B&W film stock choices

george78

New member
Hi there.

I am looking to shoot a short film in Black and White on 16mm. The film takes place at night and we are going to shoot on location in a flat, probably using a couple of 800w red heads and practicles/photo floods. There will also be an outside scene, possibly shot day for night. The look I am hoping for is slightly stylised Film Noir. Does anyone have any suggestions about the film stock I should go for? I know that some people shoot using colour stock and then turn it to b&W, would that help with the look in any way?

Cheers
 
E

element80

Guest
Depending on budget and release format, your best bet might be to shoot reversal (unless you're planning on a digital post and release) because it will save you money. I've used both Kodak's Tri-X and Plus-X and I like the results. Since you're shooting at night, you'll want to use the Tri-X, b/c it's the faster of the two. The only disadvantage to shooting reversal is that you need to be dead on with exposure, b/c it doens't have a lot of latitude. For a Noir look, you might want to even try under exposing and pushing it, which will give it some more contrast and bring out the grain. If you decide to push, do so with caution, because the low latitude might cause you to lose all of your shadow detail, which push processing won't be able to help. Pay close attention to where your highlights and shadows are, as far as light levels.
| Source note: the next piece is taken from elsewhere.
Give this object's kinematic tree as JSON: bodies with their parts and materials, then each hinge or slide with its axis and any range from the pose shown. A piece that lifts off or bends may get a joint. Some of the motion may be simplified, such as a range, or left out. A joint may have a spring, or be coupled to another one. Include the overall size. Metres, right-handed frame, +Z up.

These are the only two stocks I've worked with, so that's about the best I can do to help you.
 

george78

New member
Hi Element80,

Thanks for the info, it's very helpful. This is a side project that me and a couple of film school buddies are working on. We are gonna have the film telecinied and edit it in Avid, and then probably burn it to DVD for the time being. I think Reversal stock is right for us on this project, we'll just have to work extra hard on our exposures!

Cheers
 

illia

New member
I shot an unfinished movie a couple of years ago using reversal b/w stock, my experience with that sotck (we shot on super 8) was terrible, no details on shadows, very low latitude... in addition if you want to shoot with open faces lights, wich are strong (giving deep shadows) and not easy to control. I know you want a cine-noir look, but if I were you I would try to low the contrast of the scene to be able to register some information on shadows and in highlights... and use a film with more latitude... and try to use fresnel lamps instead of the red-heads if you can...
 

george78

New member
Hi Illia,

Thanks for the info on your experience with reversal stock.

The project has changed slightly, and we are now going to be shooting on 35mm, using a Camiflex converted to Technoscope (2 perf pulldown). After various different peices of advice, we have decided to go with 2 types of negative film stock, Kodak double X for the exterior night shots and Kodak Plus X for the interiors. Hopefully we should get some interesting footage!